Like, lets say you chose grave robbing it's always 2d6 or 4d6 as a result. I feel like this should be based on the DC or at least how many graves they want to pillage.

Players: I want grumble jack and a couple boggards to go grave robbing in farholde.

GM: Ok how many bodies do you expect to dig up in a week? Give me a range

Players: How about 7-10 bodies?

GM: Looking at notes I would be like:

8 1d6+1
12 2d6+2
16 3d6+3
20 4d6+4
25 5d6+5

And on a natural 20, move up to the next difficulty level. On dc 25, add an extra 2d6 instead.


WagnerSika wrote:
Suddenly I'm not sure I have understood the organization rules correctly. If the PCs form a council how do I calculate the number of actions they have per week? Is it levels(4*7)+combined charisma(2+3+3+1) = 30 thus giving them 10 actions per week. OR is it calculated for each character individually and then the actions are totaled. This would give them only 2 actions per week since only two characters have CHA +3 giving them score of 10 and 1 action per week. The former sounds like they get too much and the latter that they get too few actions.

If they are a council, simply pool the actions. Everyone must agree, or the action is lost It says so in the book.

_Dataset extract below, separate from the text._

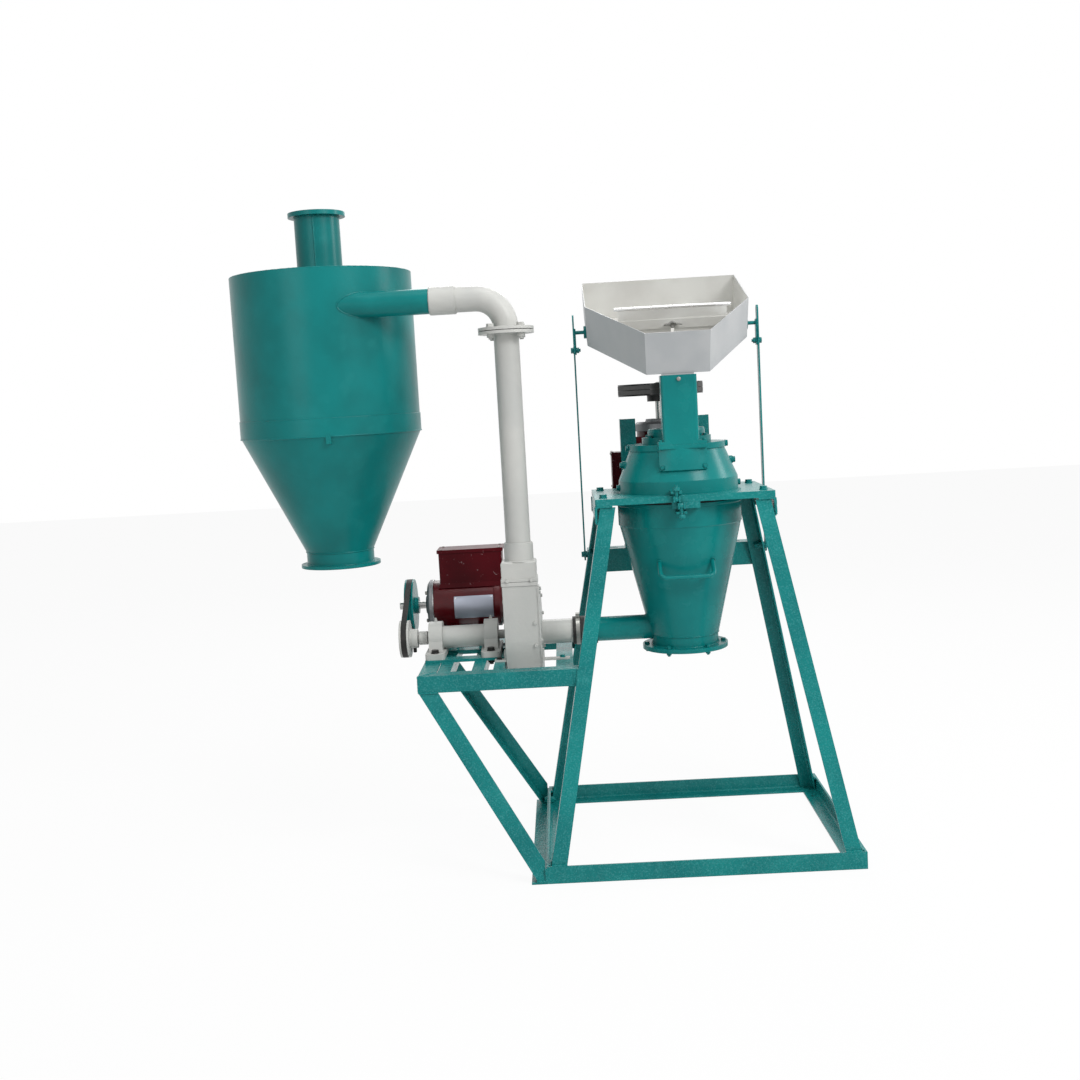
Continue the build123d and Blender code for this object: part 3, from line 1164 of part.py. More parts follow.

I meant that how should I calculate the amount of actions they have?
If they are level 7 and have charisma bonuses of +2, +3, +1 and +3.
So first PC gets 0 actions, second gets 1 action, third gets 0 actions and fourth gets 1 action. All together they get 2 minion actions a week. OR should it be that they get 3 actions from their combined score of level + the sum of their charisma modifiers? The difference is not much, granted.